What you need to do » Print the first line of the material below and each line after it, exactly as written, ending with the line that contains "SMALL_STEPS, location=location), material)".

Data for this exercise »
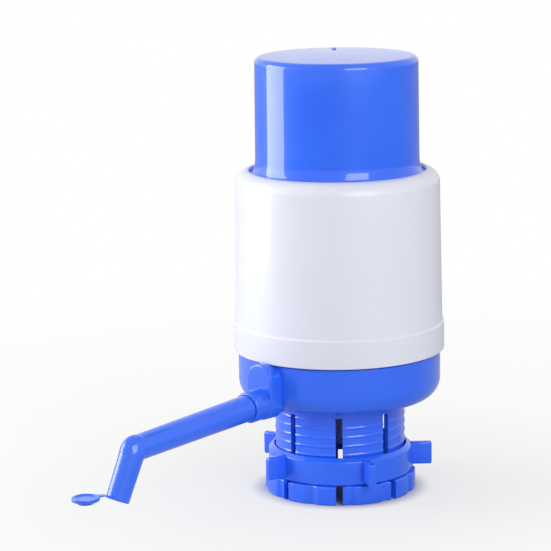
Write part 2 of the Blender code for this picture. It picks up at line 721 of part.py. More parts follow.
def umbrella_valve(name, plate_bottom, plate, parent, material, location=(0, 0, 0)):
    """Rubber mushroom: thin head under the plate, stem through it and a bulb that limits its drop."""
    bulb_bottom = plate_bottom + plate + GAP + VALVE_LIFT
    head_top = plate_bottom - GAP
    profile = [
        (0, bulb_bottom + VALVE_BULB),
        (VALVE_STEM_RADIUS, bulb_bottom + VALVE_BULB),
        (VALVE_BULB_RADIUS, bulb_bottom),
        (VALVE_STEM_RADIUS, bulb_bottom),
        (VALVE_STEM_RADIUS, head_top),
        (VALVE_HEAD_RADIUS, head_top),
        (VALVE_HEAD_RADIUS, head_top - VALVE_RIM),
        (VALVE_BULB_RADIUS, head_top - VALVE_HEAD),
        (0, head_top - VALVE_HEAD),
    ]
    return finish(turned(name, profile, parent, SMALL_STEPS, location=location), material)


def bellows_top_plate(axis, material):
    lip_outer = BELLOWS_MOUTH - GAP
    lip_bottom = TOP_PLATE_BOTTOM - TOP_PLATE_LIP_DEPTH
    profile = [
        (0, TOP_PLATE_TOP),
        (BELLOWS_VALLEY, TOP_PLATE_TOP),
        (BELLOWS_VALLEY, TOP_PLATE_BOTTOM),
        (lip_outer, TOP_PLATE_BOTTOM),
        (lip_outer, lip_bottom),
        (lip_outer - TOP_PLATE_LIP_WALL, lip_bottom),
        (lip_outer - TOP_PLATE_LIP_WALL, TOP_PLATE_BOTTOM),
        (0, TOP_PLATE_BOTTOM),
    ]
    plate = turned("bellows_top_plate", profile, axis, MEDIUM_STEPS)
    holes_bottom = TOP_PLATE_BOTTOM - CUT_OVERRUN
    cut(plate, *valve_holes("inlet", (0, 0), holes_bottom, TOP_PLATE_TOP + CUT_OVERRUN, axis))
    return finish(plate, material)


def bellows_clamp_ring(axis, material):
    inner = BELLOWS_RADIUS + CLAMP_INNER_PLAY
    foot = BELLOWS_FOOT_RADIUS + GAP
    outer = foot + CLAMP_SKIRT
    land = BELLOWS_BOTTOM + BELLOWS_FLANGE + GAP
    profile = [
        (inner, land + CLAMP_LAND),
        (outer, land + CLAMP_LAND),
        (outer, DECK_TOP + GAP),
        (foot, DECK_TOP + GAP),
        (foot, land),
        (inner, land),
    ]
    return finish(turned("bellows_clamp_ring", profile, axis, MEDIUM_STEPS, closed=True), material)


def air_deck(axis, material):
    groove_bottom = DECK_BOTTOM + (DECK - DECK_GROOVE) / 2
    groove_top = groove_bottom + DECK_GROOVE
    groove_radius = DECK_RADIUS - DECK_GROOVE_DEPTH
    profile = [
        (0, DECK_TOP),
        (DECK_RADIUS, DECK_TOP),
        (DECK_RADIUS, groove_top),
        (groove_radius, groove_top),
        (groove_radius, groove_bottom),
        (DECK_RADIUS, groove_bottom),
        (DECK_RADIUS, DECK_BOTTOM),
        (0, DECK_BOTTOM),
    ]
    deck = turned("air_deck", profile, axis, LARGE_STEPS)
    outlet = (0, OUTLET_REACH)
    holes_bottom = DECK_BOTTOM - CUT_OVERRUN
    cut(deck, *valve_holes("outlet", outlet, holes_bottom, DECK_TOP + CUT_OVERRUN, axis))
    return finish(deck, material)


def water_duct(axis, pivot, material):
    flange_bottom = PLATE_TOP + GAP
    profile = [
        (0, DUCT_TOP),
        (DUCT_RADIUS, DUCT_TOP),
        (DUCT_RADIUS, flange_bottom + DUCT_FLANGE),
        (DUCT_FLANGE_RADIUS, flange_bottom + DUCT_FLANGE),
        (DUCT_FLANGE_RADIUS, flange_bottom),
        (DUCT_RADIUS, flange_bottom),
        (DUCT_RADIUS, DUCT_BOTTOM),
        (0, DUCT_BOTTOM),
    ]
    duct = turned("water_duct", profile, axis, SMALL_STEPS)
    arm_end = -SOCKET_DEPTH - SOCKET_WEB - GAP - ARM_SEAL - GAP
    arm_start = ARM_START - AXIS_TO_MOUTH
    arm = rod_profile(ARM_RADIUS, arm_start, arm_end)
    arm_bore = rod_profile(ARM_BORE, arm_start, arm_end + CUT_OVERRUN)
    riser_bore = rod_profile(DUCT_BORE, DUCT_BOTTOM - CUT_OVERRUN, DUCT_TOP - DUCT_CROWN)
    join(duct, turned("duct_arm", arm, pivot, SMALL_STEPS, guide=True))
    cut(
        duct,
        turned("duct_riser_bore", riser_bore, axis, SMALL_STEPS, guide=True),
        turned("duct_arm_bore", arm_bore, pivot, SMALL_STEPS, guide=True),
    )
    return finish(duct, material)


def spout_path(start, end, start_radius, bend_radius, end_radius):
    """Stations of a round sweep along the spout: its middle line and the radius at each point."""
    back = ELBOW_BEND * math.tan(SPOUT_BEND / 2)
    stations = [((0, 0, start), start_radius)]
    for i in range(ELBOW_STEPS + 1):
        angle = SPOUT_BEND * i / ELBOW_STEPS
        rise = ELBOW_BEND * (math.cos(angle) - 1)
        along = SPOUT_LENGTH - back + ELBOW_BEND * math.sin(angle)
        stations.append(((0, rise, along), bend_radius))
    drop = end * math.sin(SPOUT_BEND)
    stations.append(((0, -drop, SPOUT_LENGTH + end * math.cos(SPOUT_BEND)), end_radius))
    return stations


def swept(name, stations, parent):
    """Round sweep through stations of (point, radius), with flat ends, as a guide."""
    curve = bpy.data.curves.new(name, "CURVE")
    curve.dimensions = "3D"
    curve.bevel_depth = stations[0][1]
    curve.bevel_resolution = SWEEP_RESOLUTION
    curve.use_fill_caps = True
    spline = curve.splines.new("POLY")
    spline.points.add(len(stations) - 1)
    for point, (place_of_point, radius) in zip(spline.points, stations):
        point.co = (*place_of_point, 1)
        point.radius = radius / curve.bevel_depth
    drawn = bpy.data.objects.new(name + "_line", curve)
    parts.objects.link(drawn)
    drawn.parent = parent
    return curve_to_mesh(drawn, name)


def spout(pivot, tip, material):
    groove_start = -SPOUT_GROOVE_START
    groove_end = groove_start - SPOUT_GROOVE
    spigot_end = SPIGOT_END_PLAY - SOCKET_DEPTH
    spigot = [
        (0, SPIGOT_ROOT),
        (SPIGOT_RADIUS, SPIGOT_ROOT),
        (SPIGOT_RADIUS, groove_start),
        (SPOUT_GROOVE_RADIUS, groove_start),
        (SPOUT_GROOVE_RADIUS, groove_end),
        (SPIGOT_RADIUS, groove_end),
        (SPIGOT_RADIUS, spigot_end + SPIGOT_CHAMFER),
        (SPIGOT_RADIUS - SPIGOT_CHAMFER, spigot_end),
        (0, spigot_end),
    ]
    tube = spout_path(GAP, SPOUT_TIP_LENGTH, SPOUT_START_RADIUS, SPOUT_ELBOW_RADIUS, SPOUT_TIP_RADIUS)
    bore_end = SPOUT_TIP_LENGTH + CUT_OVERRUN
    bore = [((0, 0, spigot_end - CUT_OVERRUN), SPIGOT_BORE), ((0, 0, SPIGOT_BORE_END), SPIGOT_BORE)]
    bore += spout_path(
        SPIGOT_BORE_END + SPIGOT_BORE_FLARE, bore_end, SPOUT_BORE_START, SPOUT_BORE_END, SPOUT_BORE_END
    )
    strap_top = SPOUT_TIP_LENGTH - HINGE_FILM_HALF
    strap_low = (-STRAP_WIDTH / 2, SPOUT_TIP_RADIUS - STRAP_ROOT, strap_top - STRAP)
    strap_high = (STRAP_WIDTH / 2, HINGE_REACH - HINGE_FILM_HALF, strap_top)
    body = turned("spout", spigot, pivot, SMALL_STEPS)
    join(
        body,
        swept("spout_tube", tube, pivot),
        place("spout_strap", box_mesh("spout_strap", [(strap_low, strap_high, 0)]), tip, guide=True),
    )
    cut(body, swept("spout_bore", bore, pivot))
    return finish(body, material)


def spout_cap(hinge, material):
    face = HINGE_FILM_HALF
    outer = face + SPOUT_CAP
    dish_radius = SPOUT_CAP_RADIUS - SPOUT_CAP_RIM
    profile = [
        (0, outer - SPOUT_CAP_DISH),
        (dish_radius - SPOUT_CAP_DISH, outer - SPOUT_CAP_DISH),
        (dish_radius, outer),
        (SPOUT_CAP_RADIUS, outer),
        (SPOUT_CAP_RADIUS, face),
        (PLUG_ROOT_RADIUS, face),
        (PLUG_TIP_RADIUS, face - PLUG_LENGTH),
        (0, face - PLUG_LENGTH),
    ]
    strap_low = (-STRAP_WIDTH / 2, SPOUT_CAP_RADIUS - STRAP_ROOT, face)
    strap_high = (STRAP_WIDTH / 2, HINGE_REACH - HINGE_FILM_HALF, face + STRAP)
    cap = turned("spout_cap", profile, hinge, SPOUT_CAP_STEPS, location=(0, -HINGE_REACH, 0))
    strap = place(
        "cap_strap",
        box_mesh("cap_strap", [(strap_low, strap_high, 0)]),
        hinge,
        location=(0, -HINGE_REACH, 0),
        guide=True,
    )
    join(cap, strap)
    return finish(cap, material)


def centre_on_box(axis):
    """Moves the whole pump so that its box is centred over the origin."""
    bpy.context.view_layer.update()
    corners = [
        thing.matrix_world @ Vector(corner)
        for thing in parts.objects
        if thing.type == "MESH"
        for corner in thing.bound_box
    ]
    for way in (0, 1):
        low = min(corner[way] for corner in corners)
        high = max(corner[way] for corner in corners)
        axis.location[way] -= (low + high) / 2


def build():
    blue = make_material("blue_plastic", *BLUE_PLASTIC)
    white = make_material("white_plastic", *WHITE_PLASTIC)
    milky = make_material("milky_plastic", *MILKY_PLASTIC)
    rubber = make_material("grey_rubber", *GREY_RUBBER)

    axis = make_empty("pump_axis", (0, 0, 0))
    pivot = make_empty(
        "spout_pivot",
        (0, -SOCKET_MOUTH_REACH, SOCKET_MOUTH_HEIGHT),
        axis,
        (math.pi / 2 + SPOUT_DROOP, 0, 0),
    )
    tip = make_empty("spout_elbow", (0, 0, SPOUT_LENGTH), pivot, (SPOUT_BEND, 0, 0))
    hinge = make_empty(
        "cap_hinge", (0, HINGE_REACH, SPOUT_TIP_LENGTH + HINGE_FILM_HALF), tip, (-SPOUT_CAP_OPEN, 0, 0)
    )
    bpy.context.view_layer.update()

    clamp_collar(axis, blue)
    clamp_ring(axis, blue)
    base_housing(axis, pivot, blue)
    body_shell(axis, white)
    press_cap(axis, blue)

    bellows(axis, milky)
    bellows_top_plate(axis, white)
    bellows_clamp_ring(axis, white)
    air_deck(axis, white)
    umbrella_valve("inlet_valve", TOP_PLATE_BOTTOM, TOP_PLATE, axis, rubber)
    umbrella_valve("outlet_valve", DECK_BOTTOM, DECK, axis, rubber, (0, OUTLET_REACH, 0))
    seal_radius = DECK_RADIUS - DECK_SEAL_SECTION
    o_ring("deck_seal", seal_radius, DECK_SEAL_SECTION, DECK_BOTTOM + DECK / 2, axis, rubber)

    water_duct(axis, pivot, white)
    seal_bottom = -SOCKET_DEPTH - SOCKET_WEB - GAP - ARM_SEAL
    washer("duct_seal", ARM_BORE, ARM_RADIUS, seal_bottom, seal_bottom + ARM_SEAL, pivot, rubber, SMALL_STEPS)
    connector_top = DUCT_BOTTOM + CONNECTOR_OVERLAP
    connector_bore = DUCT_RADIUS + GAP
    washer(
        "tube_connector",
        connector_bore,
        connector_bore + CONNECTOR_WALL,
        connector_top - CONNECTOR_LENGTH,
        connector_top,
        axis,
        rubber,
        SMALL_STEPS,
    )
    seal_top = PLATE_BOTTOM - GAP
    seal_outer = COLLAR_BORE - GAP
    washer("jug_seal", JUG_SEAL_INNER, seal_outer, seal_top - JUG_SEAL, seal_top, axis, rubber, MEDIUM_STEPS)

    spout(pivot, tip, blue)
    groove_middle = -SPOUT_GROOVE_START - SPOUT_GROOVE / 2
    ring_radius = SPOUT_GROOVE_RADIUS + GAP + SPOUT_SEAL_SECTION
    o_ring("spout_seal", ring_radius, SPOUT_SEAL_SECTION, groove_middle, pivot, rubber)
    spout_cap(hinge, blue)
    centre_on_box(axis)


clear_scene()
parts = make_collection("water_jug_hand_pump")
cutters = make_collection("cutters")
cutters.hide_render = True
build()
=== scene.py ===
import math

import bpy
import bmesh
import numpy as np
from mathutils import Matrix, Vector


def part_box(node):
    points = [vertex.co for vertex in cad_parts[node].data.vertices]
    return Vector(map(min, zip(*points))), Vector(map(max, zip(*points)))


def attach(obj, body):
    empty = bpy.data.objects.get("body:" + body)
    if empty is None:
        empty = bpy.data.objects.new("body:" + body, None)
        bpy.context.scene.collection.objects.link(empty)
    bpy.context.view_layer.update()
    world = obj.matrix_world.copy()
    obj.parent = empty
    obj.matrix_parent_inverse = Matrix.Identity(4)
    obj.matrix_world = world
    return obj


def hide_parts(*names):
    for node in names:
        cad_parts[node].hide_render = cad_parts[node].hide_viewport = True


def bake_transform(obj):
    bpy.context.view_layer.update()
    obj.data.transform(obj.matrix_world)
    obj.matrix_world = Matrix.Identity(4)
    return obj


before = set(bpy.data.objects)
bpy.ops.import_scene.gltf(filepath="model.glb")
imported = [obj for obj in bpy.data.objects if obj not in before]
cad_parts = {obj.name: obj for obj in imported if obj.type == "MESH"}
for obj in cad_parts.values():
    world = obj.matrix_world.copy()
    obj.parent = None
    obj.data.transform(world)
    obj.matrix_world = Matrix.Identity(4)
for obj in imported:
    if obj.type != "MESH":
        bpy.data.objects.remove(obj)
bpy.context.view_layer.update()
mm = 0.001
weld = 0.000002  # corners nearer than this, in metres, become one

shellLow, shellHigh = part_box("body_shell")
axisY = (shellLow.y + shellHigh.y) / 2  # the pump's axis stands at x 0, y axisY


# Small geometry kit

def roundedLoop(corners, steps=5, closed=True):
    # Each corner (radius, height, rounding) in mm becomes an arc that touches both of its sides:
    # the arc starts and ends at rounding / tan(half the corner's angle) from the corner.
    spots = np.array([c[:2] for c in corners], float)
    rounding = np.array([c[2] if len(c) > 2 else 0.0 for c in corners])
    before, after = np.roll(spots, 1, 0) - spots, np.roll(spots, -1, 0) - spots
    out = []
    for i, spot in enumerate(spots):
        ends = not closed and i in (0, len(spots) - 1)
        if rounding[i] <= 0 or ends:
            out.append(spot[None])
            continue
        a = before[i] / np.linalg.norm(before[i])
        b = after[i] / np.linalg.norm(after[i])
        half = math.acos(np.clip(a @ b, -1, 1)) / 2
        back = rounding[i] / math.tan(half)
        middle = spot + (a + b) / np.linalg.norm(a + b) * rounding[i] / math.sin(half)
        first, last = spot + a * back - middle, spot + b * back - middle
        t = np.linspace(0, 1, steps)[:, None]
        way = first * (1 - t) + last * t
        out.append(middle + way / np.linalg.norm(way, axis=1)[:, None] * rounding[i])
    return np.vstack(out)


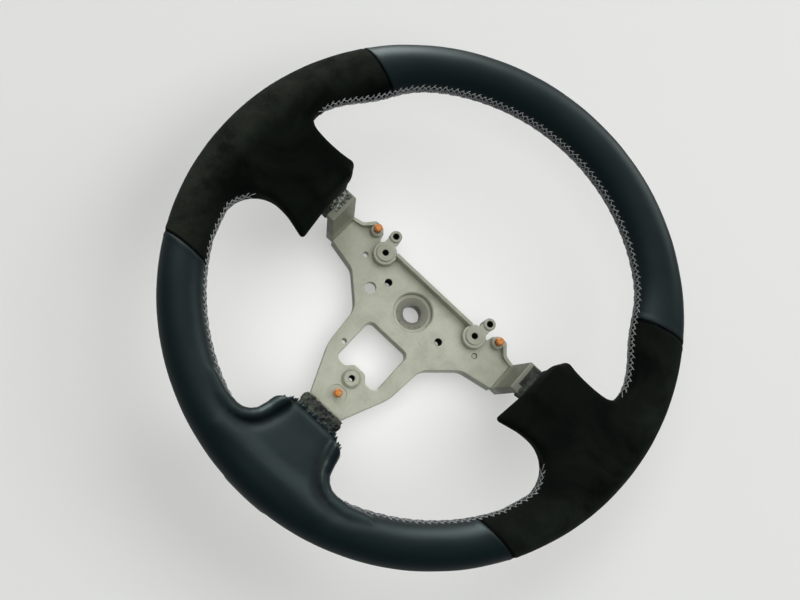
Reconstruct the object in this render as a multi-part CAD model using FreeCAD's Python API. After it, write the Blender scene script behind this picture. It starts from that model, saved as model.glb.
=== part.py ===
import FreeCAD, Part

import math
import os

# Bare trimmed steering wheel: three spokes, no centre pad.
# Millimetres. +Y runs down the column, away from the driver; +Z is 12 o'clock.
# The origin is on the column axis, on the seat of the column nut.

Vector = FreeCAD.Vector
COLUMN_AXIS = Vector(0, 1, 0)

# Rim
RIM_Y = -79.0            # plane of the rim's centre line
RIM_RADIUS = 169.6       # centre line of the grip
GRIP_RADIUS = 15.4       # outside of the cover
COVER = 1.2              # leather and suede thickness
THREAD = 0.5             # how proud the laced thread stands
RING_ROD_RADIUS = 5.0    # steel core
COLLAR_RADIUS = 9.5      # casting around the core at each spoke
COLLAR_HALF_ANGLE = 5.0
THUMB_ANGLE = 31.5       # thumb swell, above horizontal
THUMB_RADIUS = 13.6
THUMB_OFFSET = 160.2
THUMB_HALF_LENGTH = 22.0

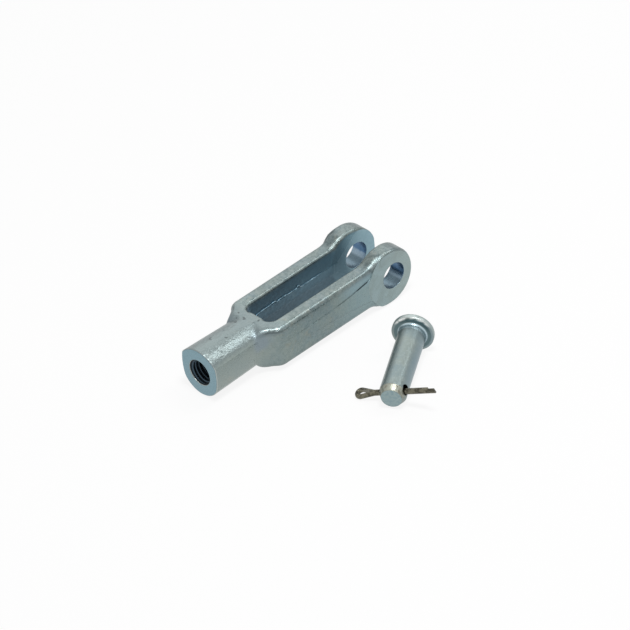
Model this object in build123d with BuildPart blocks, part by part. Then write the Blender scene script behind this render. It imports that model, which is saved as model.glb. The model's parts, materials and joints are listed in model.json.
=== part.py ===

Output for this task »
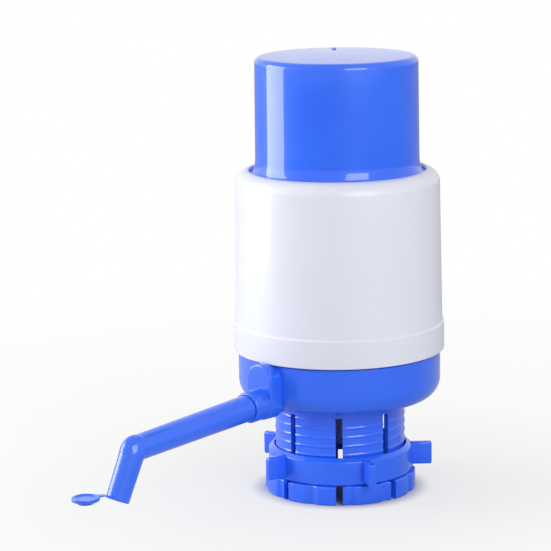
Write part 2 of the Blender code for this picture. It picks up at line 721 of part.py. More parts follow.
def umbrella_valve(name, plate_bottom, plate, parent, material, location=(0, 0, 0)):
    """Rubber mushroom: thin head under the plate, stem through it and a bulb that limits its drop."""
    bulb_bottom = plate_bottom + plate + GAP + VALVE_LIFT
    head_top = plate_bottom - GAP
    profile = [
        (0, bulb_bottom + VALVE_BULB),
        (VALVE_STEM_RADIUS, bulb_bottom + VALVE_BULB),
        (VALVE_BULB_RADIUS, bulb_bottom),
        (VALVE_STEM_RADIUS, bulb_bottom),
        (VALVE_STEM_RADIUS, head_top),
        (VALVE_HEAD_RADIUS, head_top),
        (VALVE_HEAD_RADIUS, head_top - VALVE_RIM),
        (VALVE_BULB_RADIUS, head_top - VALVE_HEAD),
        (0, head_top - VALVE_HEAD),
    ]
    return finish(turned(name, profile, parent, SMALL_STEPS, location=location), material)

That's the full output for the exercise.